'Dirty Bomb Suspect' Arrives In Miami
Jose Padilla Will Faces Charges In Civilian Court
UPDATED: 6:16 pm EST January 5, 2006
MIAMI -- The man referred to as the "dirty bomb suspect" has been transferred from military to civilian custody and he is now in Miami.
Jose Padilla, the alleged al-Qaida supporter, will face charges that he was part of a U.S. terror cell that recruited fighters and raised money for global Islamic holy war.
Padilla was transferred from a military brig in South Carolina and will be held at the federal detention center in downtown Miami.
Just before 5 p.m. Thursday, he was flown to Watson Island on board a police helicopter, where he was tranferred to a heavily armed entourage of police vehicles for the trip to the courthouse.
Padilla made his first appearance in federal court at 5:30 p.m., his first time before a judge since his arrest 3 1/2 years ago.
At the brief hearing, U.S. Magistrate Judge Barry Garber explained Padilla's rights as a criminal defendant and asked if he understood those rights.
"Yes, I do," said Padilla, who was dressed in a bright orange prison jumpsuit and was shackled at the wrists and ankles. He wore glasses and had a short haircut.
Garber set a Friday afternoon hearing for Padilla to enter a plea and to determine if he will remain in custody or be released on bail. Prosecutors said they would seek pretrial detention.
Padilla, a former Chicago gang member, has been held by the Bush administration without criminal charges since his arrest in late 2001 on suspicion of a plot to detonate a radioactive "dirty bomb" inside the United States.
According to a Justice Department document, top al-Qaida officials "wanted Padilla to hit targets in New York City, although Florida and Washington, D.C. were discussed as well."
The charges brought in an indictment unsealed in November do not involve those allegations, contending instead that Padilla joined a North American terror support network that sent him overseas to train with al-Qaida and to "murder, maim and kidnap" people on foreign soil.
Padilla's long detention by the Bush administration has spawned multiple court rulings over the scope of presidential power in the war on terror. The U.S. Supreme Court has been asked to use Padilla's case to define that power over U.S. citizens who are detained on American soil.
The transfer of Padilla from military to civilian custody was approved Wednesday by the Supreme Court, which overruled a previous ruling by the 4th U.S. Circuit Court of Appeals. The lower court had refused to allow the transfer in a decision sharply critical of the Bush administration for using different sets of facts to hold Padilla as an enemy combatant and then obtain a grand jury indictment on criminal charges.
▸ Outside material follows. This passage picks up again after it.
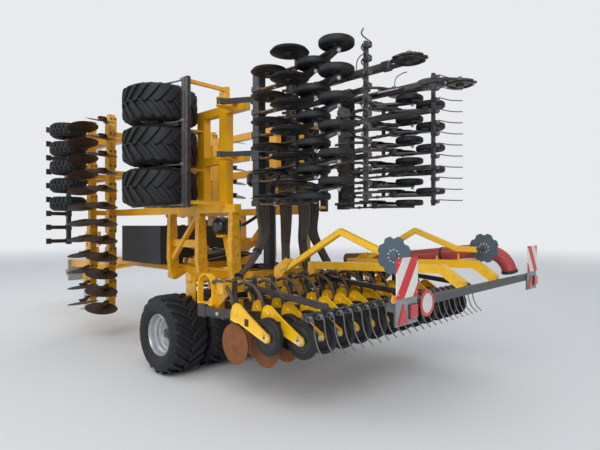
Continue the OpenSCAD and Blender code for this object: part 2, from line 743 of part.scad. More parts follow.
// Bundles of seed hoses from the head down to the toolbars, columns: angle at the head, bends and end
bundles = [
    [-139, [[-400, -620, 2130], [-450, -650, 1900], [-430, -660, 1600],
        [-620, -720, 1330], [-900, -790, 1130], [-1080, -850, 985]]],
    [-110, [[-155, -730, 2120], [-160, -760, 1800], [-150, -750, 1500],
        [-180, -790, 1200], [-210, -840, 985]]],
    [-70, [[155, -730, 2120], [160, -760, 1800], [150, -750, 1500],
        [180, -790, 1200], [210, -840, 985]]],
    [-41, [[400, -620, 2130], [450, -650, 1900], [430, -660, 1600],
        [560, -720, 1330], [640, -790, 1130], [680, -850, 985]]]];
module seed_hoses() {
    color(slate) at_axle() for (b = bundles)
        hose(curve(concat(leaving(b[0]), b[1]), 3), 55, 10, [0.1, 1, 0]);
}

// Scalloped marker disc on its bent arm, at the side s
marker_x = 680;
module line_marker(s) {
    color(frame_yellow) at_axle() mirror([s < 0 ? 1 : 0, 0, 0]) {
        box([marker_x - 35, rear_bar_y - 50, rear_bar_z + bar_s / 2],
            [marker_x + 35, rear_bar_y + 50, rear_bar_z + bar_s / 2 + 90]);
        bar_yz(marker_x, [-2050, 1635], [rear_bar_y - 20, 1200], 60);
        bar_yz(marker_x, [-2560, 1440], [-2040, 1640], 60);
        bar_yz(marker_x, [-2780, 1450], [-2540, 1445], 40);
        rod_x(marker_x - 20, marker_x + 200, -2760, 1450, 18);
        translate([marker_x + 200, -2760, 1450]) rotate([0, 90, 0]) difference() {
            union() {
                cylinder(h = 6, r = 160);
                translate([0, 0, -25]) cylinder(h = 50, r = 35);
            }
            for (k = [0 : 7])
                rotate([0, 0, k * 45]) translate([172, 0, -1]) cylinder(h = 8, r = 32);
        }
    }
}

// Fold cylinder of a side: the barrel on its post's pin and the rod to the crank of the wing
function crank_folded() = [fold_x - (crank[1] - fold_z), fold_z + crank[0] - fold_x];
cyl_len = norm(crank_folded() - cyl_pin);
cyl_tilt = atan2(crank_folded()[1] - cyl_pin[1], crank_folded()[0] - cyl_pin[0]);
rod_r = 28;
barrel_len = 790;
module along_cylinder(side) {
    y = side < 0 ? cyl_y[1] : cyl_y[0];
    at_axle() mirror([side < 0 ? 1 : 0, 0, 0])
        translate([cyl_pin[0], y, cyl_pin[1]]) rotate([0, 90 - cyl_tilt, 0]) children();
}

module fold_barrel(side) {
    color(slate) along_cylinder(side) difference() {
        union() {
            translate([0, 0, 30]) cylinder(h = barrel_len - 30, r = 50);
            rotate([90, 0, 0]) cylinder(h = 80, r = 40, center = true);
            translate([-30, -40, 0]) cube([60, 80, 50]);
        }
        translate([0, 0, 60]) cylinder(h = barrel_len, r = rod_r + fit);
        rotate([90, 0, 0]) cylinder(h = 120, r = cyl_pin_r + fit, center = true);
    }
}

module fold_rod(side) {
    color(silver) along_cylinder(side) {
        translate([0, 0, 80]) cylinder(h = cyl_len - 80, r = rod_r);
        translate([0, 0, cyl_len]) rotate([90, 0, 0]) cylinder(h = 60, r = 40, center = true);
    }
}

// Bout marker on its pedestal: square arm, bent strap and toothed wheel
bout_u = 2800;
bout_y = rear_bar_y - 60;
bout_z = rear_bar_z + bar_s / 2 + 70;
module bout_marker(side) {
    color(slate) at_axle() folded(side) {
        translate([bout_u, bout_y + 60, bout_z - 35]) cylinder(h = 90, r = 45);
        box([bout_u - 35, bout_y - 1120, bout_z - 35], [bout_u + 35, bout_y + 40, bout_z + 35]);
        box([bout_u - 20, bout_y - 1250, bout_z + 35], [bout_u + 20, bout_y - 1040, bout_z + 60]);
        plate_yz(bout_u - 20, 40, [[bout_y - 1250, bout_z + 60], [bout_y - 1250, bout_z + 20],
            [bout_y - 1370, bout_z - 120], [bout_y - 1410, bout_z - 100], [bout_y - 1280, bout_z + 60]]);
        translate([bout_u - 60, bout_y - 1390, bout_z - 120]) rotate([0, 90, 0]) {
            cylinder(h = 90, r = 40);
            difference() {
                cylinder(h = 40, r = 165);
                for (k = [0 : 7])
                    rotate([0, 0, k * 45]) translate([180, 0, -1]) cylinder(h = 42, r = 35);
            }
        }
    }
}

// Pedestal pin of the bout marker on the rear toolbar
module bout_pin() {
    translate([bout_u, bout_y + 60, rear_bar_z + bar_s / 2]) {
        cylinder(h = bout_z - 35 - rear_bar_z - bar_s / 2 - 0.3, r = 45);
    }
}

centre_frame();
drawbar();
hitch_head();
jack_leg();
equipment_box();
seed_tower();
seed_hoses();
packer_left();
packer_right();
lift_arms_centre();
seed_bars_centre();
coulters_centre();
rear_frame();
harrow_centre();
warning_boards();
lamp_beam();
air_hose();
line_marker(-1);  // line_marker_left
line_marker(1);  // line_marker_right
fold_barrel(-1);  // fold_barrel_left
fold_rod(-1);  // fold_rod_left
fold_barrel(1);  // fold_barrel_right
fold_rod(1);  // fold_rod_right
wing_arms(-1);  // wing_arms_left
wing_frame(-1);  // wing_frame_left
wing_packer(-1);  // wing_packer_left
gang_discs_wing(-1);  // gang_discs_left
front_tyres(-1);  // front_tyres_left
levelling_bar(-1);  // levelling_bar_left
lift_arms_wing(-1);  // lift_arms_left
seed_bars_wing(-1);  // seed_bars_left
coulters_wing(-1);  // coulters_left
harrow_wing(-1);  // harrow_left
bout_marker(-1);  // bout_marker_left
wing_arms(1);  // wing_arms_right
wing_frame(1);  // wing_frame_right
wing_packer(1);  // wing_packer_right
gang_discs_wing(1);  // gang_discs_right
front_tyres(1);  // front_tyres_right
levelling_bar(1);  // levelling_bar_right
lift_arms_wing(1);  // lift_arms_right
seed_bars_wing(1);  // seed_bars_right
coulters_wing(1);  // coulters_right
harrow_wing(1);  // harrow_right
bout_marker(1);  // bout_marker_right
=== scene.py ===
# %% [markdown]
# # A folded seed drill, dressed over its CAD frame
# The drill was drawn as exact solids first. This lesson puts its looks over that frame:
# rubber with lugs, chipped amber paint, rusty discs, ribbed hoses and striped boards.
# Every piece is drawn in metres in the frame's own place, so nothing has to be fitted.

# %% Load the frame and keep its box
import math

import bpy
from mathutils import Matrix, Vector


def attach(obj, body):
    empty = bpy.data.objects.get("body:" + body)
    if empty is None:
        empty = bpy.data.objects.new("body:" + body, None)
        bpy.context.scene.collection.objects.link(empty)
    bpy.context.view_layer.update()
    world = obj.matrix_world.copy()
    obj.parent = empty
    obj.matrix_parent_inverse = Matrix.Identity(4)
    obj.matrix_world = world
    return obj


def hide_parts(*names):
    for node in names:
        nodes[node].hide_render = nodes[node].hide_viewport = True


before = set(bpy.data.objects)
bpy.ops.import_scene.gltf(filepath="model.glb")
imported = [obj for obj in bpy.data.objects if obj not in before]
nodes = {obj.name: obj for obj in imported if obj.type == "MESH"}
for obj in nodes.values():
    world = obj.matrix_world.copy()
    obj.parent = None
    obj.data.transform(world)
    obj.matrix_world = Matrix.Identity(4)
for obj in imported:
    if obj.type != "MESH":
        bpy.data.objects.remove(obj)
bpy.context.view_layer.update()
print("frame loaded with", len(nodes), "nodes")

# %% [markdown]
# The machine's own measures start at its packer axle, which lies behind the origin. A wing
# is easiest to draw as it works: u is the distance from the middle, y runs forward and h is
# the height. Two matrices carry such a drawing to its place in the frame. The one for the
# left wing mirrors it, so that mesh gets its faces turned round again.

# %% Places of the centre and of the folded wings
AXLE_Y = -1.585
FOLD_X, FOLD_Z = 1.6, 0.4  # where the soil line and the inner end of a folded wing stand
CENTRE = Matrix.Translation((0, AXLE_Y, 0))
SIDES = (("left", -1), ("right", 1))
ORIGIN, X_AXIS, Y_AXIS, Z_AXIS = (0, 0, 0), (1, 0, 0), (0, 1, 0), (0, 0, 1)
QUARTER_Y = Matrix.Rotation(math.radians(90), 4, "Y")


def wing_place(side):
    return Matrix(((0, 0, -side, side * FOLD_X), (0, 1, 0, AXLE_Y), (1, 0, 0, FOLD_Z),
                   (0, 0, 0, 1)))


def shift(x=0.0, y=0.0, z=0.0):
    return Matrix.Translation((x, y, z))


def deselect():
    if bpy.context.mode != "OBJECT":
        bpy.ops.object.mode_set(mode="OBJECT")
    bpy.ops.object.select_all(action="DESELECT")


def active(obj):
    deselect()
    obj.select_set(True)
    bpy.context.view_layer.objects.active = obj
    return obj


def placed(obj, matrix):
    """Moves the mesh itself, so that the object stays at the origin."""
    obj.data.transform(matrix)
    if matrix.determinant() < 0:
        obj.data.flip_normals()
    obj.data.update()
    return obj


print("the packer axle lies at y =", AXLE_Y)

# %% [markdown]
# The hand tools: each one adds a primitive at its size and place and shapes it in edit mode.
# A box gets its edges broken by a bevel. A plate is a filled circle whose corners are moved
# to an outline and which is then extruded.

# %% Hand tools for boxes and plates
def named(name, material):
    obj = bpy.context.active_object
    bpy.ops.object.transform_apply(location=True, rotation=True, scale=True)
    obj.name = name
    obj.data.materials.append(material)
    return obj


def edit_all():
    bpy.ops.object.mode_set(mode="EDIT")
    bpy.ops.mesh.select_all(action="SELECT")


def turn_outward():
    """Turns every face outward and leaves edit mode."""
    bpy.ops.mesh.select_all(action="SELECT")
    bpy.ops.mesh.normals_make_consistent(inside=False)
    bpy.ops.object.mode_set(mode="OBJECT")


def broken_edges(obj, width, angle=40):
    active(obj)
    mod = obj.modifiers.new("edges", "BEVEL")
    mod.width, mod.segments, mod.limit_method = width, 1, "ANGLE"
    mod.angle_limit = math.radians(angle)
    bpy.ops.object.modifier_apply(modifier=mod.name)
    return obj


def box(name, low, high, material, edge=0.004):
    deselect()
    low, high = Vector(low), Vector(high)
    bpy.ops.mesh.primitive_cube_add(size=1, location=(low + high) / 2, scale=high - low)
    obj = named(name, material)
    return broken_edges(obj, edge) if edge else obj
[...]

Padilla is accused of being one of the recruits of two co-defendants in the Miami case: Kifah Wael Jayyousi, a Jordanian who became a U.S. citizen in 1987, and Lebanese-born Palestinian Adhan Amin Hassoun.
They are charged with raising money and recruiting operatives for violent Islamic causes in Bosnia, Kosovo, Chechnya, Algeria, Kashmir and elsewhere. Much of the government's case is based on some 50,000 wiretaps that date back a decade.
Hassoun was indicted on eight additional charges, including perjury, obstruction of justice and illegal firearm possession.
Padilla Has South Florida Connection
Hassoun, a Palestinian computer programmer who moved to Sunrise in 1989, was arrested in June 2002 on suspicion of overstaying his student visa. Prosecutors previously described him as a former associate of Padilla.
Hassoun allegedly raised money on the Internet for a radical group that opposed Israel. He reportedly met Padilla at a mosque in Pembroke Pines in the early 1990s after Padilla was released from prison for shooting a motorist.
Hassoun is believed to have mentored Padilla while he studied Islam and worked at a Taco Bell in Davie.
Padilla was once listed on the lease of the apartment in Plantation that he apparently shared with his mother after he and his half-brother moved to South Florida from Chicago in 1989.